Comes and goes? Webmin would like a word

nativeit 7 hours ago | parent [-]

I have been using Webmin/Virtualmin for all of my 15-years as a web host. I love it, although it can be a little idiosyncratic in places, once you know how to operate with it, you won’t ever need anything else. It’s never been the most bleeding-edge or fully-featured, but it’s also never fallen behind with security and compatibility updates, and it’s had a surge in new development lately, which is exciting. On a Debian system, it’s always been rock solid for me.

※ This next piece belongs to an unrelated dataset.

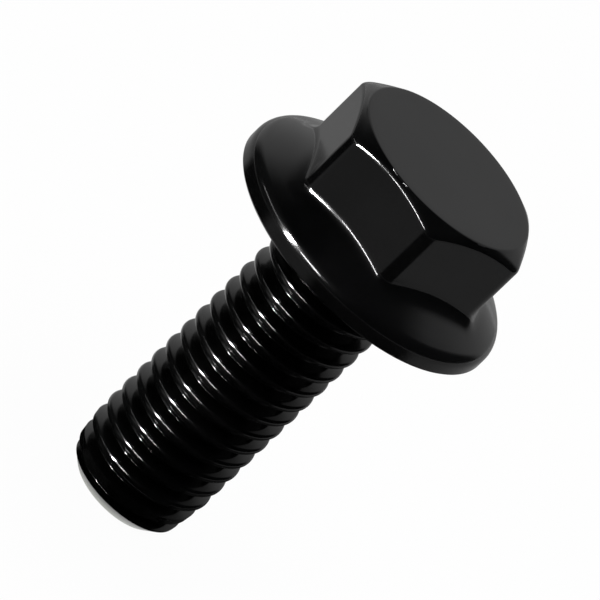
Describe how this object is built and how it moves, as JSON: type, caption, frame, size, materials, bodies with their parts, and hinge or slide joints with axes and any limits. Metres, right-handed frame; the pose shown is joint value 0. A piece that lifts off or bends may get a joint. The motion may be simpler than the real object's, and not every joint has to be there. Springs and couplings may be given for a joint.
{
  "type": "flange bolt",
  "caption": "black coated hexagon flange bolt with a fully threaded shank, conical washer face, chamfered head and chamfered end",
  "frame": {"origin": "centre of the flange's flat bearing face, where the bolt seats on the joint", "axes": "+Z is the bolt's axis, towards the top of the head; the shank runs down; one pair of flats faces +Y and -Y"},
  "size_m": [0.0176, 0.0176, 0.0278],
  "materials": {
    "black_coated_steel": "glossy black coating on steel"
  },
  "bodies": {
    "root": {"flange_bolt": "black_coated_steel"}
  },
  "joints": []
}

Virtualmin in particular is more targeted towards production web servers, but I think they’re both something of a happy medium between a GUI and the terminal; The interfaces are all pretty explicit about the components you’re interfacing with, and nearly all of them include the ability to pop open the conf files to edit them directly.

The extensive UI isn’t the most flashy or polished, but it’s functional and if you get bored enough (as I did) you can theme the entire thing with a single CSS file (be prepared for a lot of ‘!important’ and other things that will drive UI/X folks nuts), and make it look rather stylish.

The only downside (and this isn’t really a downside for production servers) is it’s opinionated on how some things “should” be configured. It’s not restrictive, per se, but it’s not very tolerant for “coloring outside the lines”. You can run an Apache or Nginx reverse proxy, but if you want to use Caddy or Traefik or something similar, this may not be the admin panel for you.

Myself, I just run Webmin/Virtualmin on my production servers, and use a separate server for Docker and apps, where I’ve used both Cockpit and Portainer, but generally tend to stick with the CLI. The command line will always be the best, most efficient way of interfacing with Linux. Once I’d learned enough to be comfortable, I found it becomes increasingly preferable for most common tasks.